==== SUPPLIED INFORMATION ====

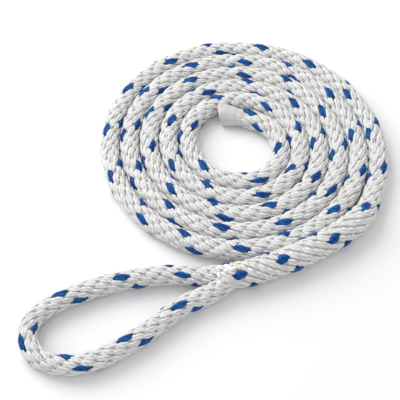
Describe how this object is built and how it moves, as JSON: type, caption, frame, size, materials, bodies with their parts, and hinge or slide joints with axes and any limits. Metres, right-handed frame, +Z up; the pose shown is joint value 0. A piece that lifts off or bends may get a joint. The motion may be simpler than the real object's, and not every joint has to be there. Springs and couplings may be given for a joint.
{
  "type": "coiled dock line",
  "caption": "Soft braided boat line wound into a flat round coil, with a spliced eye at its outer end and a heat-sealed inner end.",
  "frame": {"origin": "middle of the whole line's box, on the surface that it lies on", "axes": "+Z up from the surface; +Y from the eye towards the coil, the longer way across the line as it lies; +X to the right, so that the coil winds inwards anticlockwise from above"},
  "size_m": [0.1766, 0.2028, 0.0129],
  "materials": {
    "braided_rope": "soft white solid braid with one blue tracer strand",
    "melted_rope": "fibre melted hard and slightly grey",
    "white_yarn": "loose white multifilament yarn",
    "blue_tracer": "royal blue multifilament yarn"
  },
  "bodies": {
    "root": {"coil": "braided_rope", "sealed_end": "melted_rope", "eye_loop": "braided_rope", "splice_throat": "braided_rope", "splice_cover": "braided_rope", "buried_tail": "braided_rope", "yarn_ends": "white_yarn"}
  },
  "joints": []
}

====

■ **TASK OBJECTIVE**
Print all the data exactly.

■ **ANSWER TO THE EXERCISE**
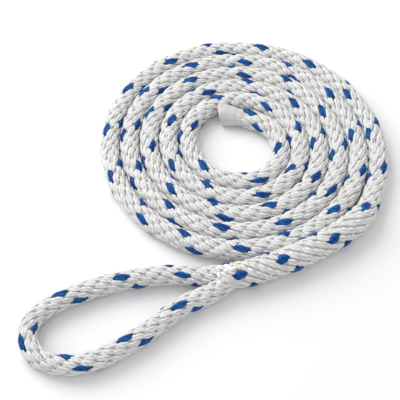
Describe how this object is built and how it moves, as JSON: type, caption, frame, size, materials, bodies with their parts, and hinge or slide joints with axes and any limits. Metres, right-handed frame, +Z up; the pose shown is joint value 0. A piece that lifts off or bends may get a joint. The motion may be simpler than the real object's, and not every joint has to be there. Springs and couplings may be given for a joint.
{
  "type": "coiled dock line",
  "caption": "Soft braided boat line wound into a flat round coil, with a spliced eye at its outer end and a heat-sealed inner end.",
  "frame": {"origin": "middle of the whole line's box, on the surface that it lies on", "axes": "+Z up from the surface; +Y from the eye towards the coil, the longer way across the line as it lies; +X to the right, so that the coil winds inwards anticlockwise from above"},
  "size_m": [0.1766, 0.2028, 0.0129],
  "materials": {
    "braided_rope": "soft white solid braid with one blue tracer strand",
    "melted_rope": "fibre melted hard and slightly grey",
    "white_yarn": "loose white multifilament yarn",
    "blue_tracer": "royal blue multifilament yarn"
  },
  "bodies": {
    "root": {"coil": "braided_rope", "sealed_end": "melted_rope", "eye_loop": "braided_rope", "splice_throat": "braided_rope", "splice_cover": "braided_rope", "buried_tail": "braided_rope", "yarn_ends": "white_yarn"}
  },
  "joints": []
}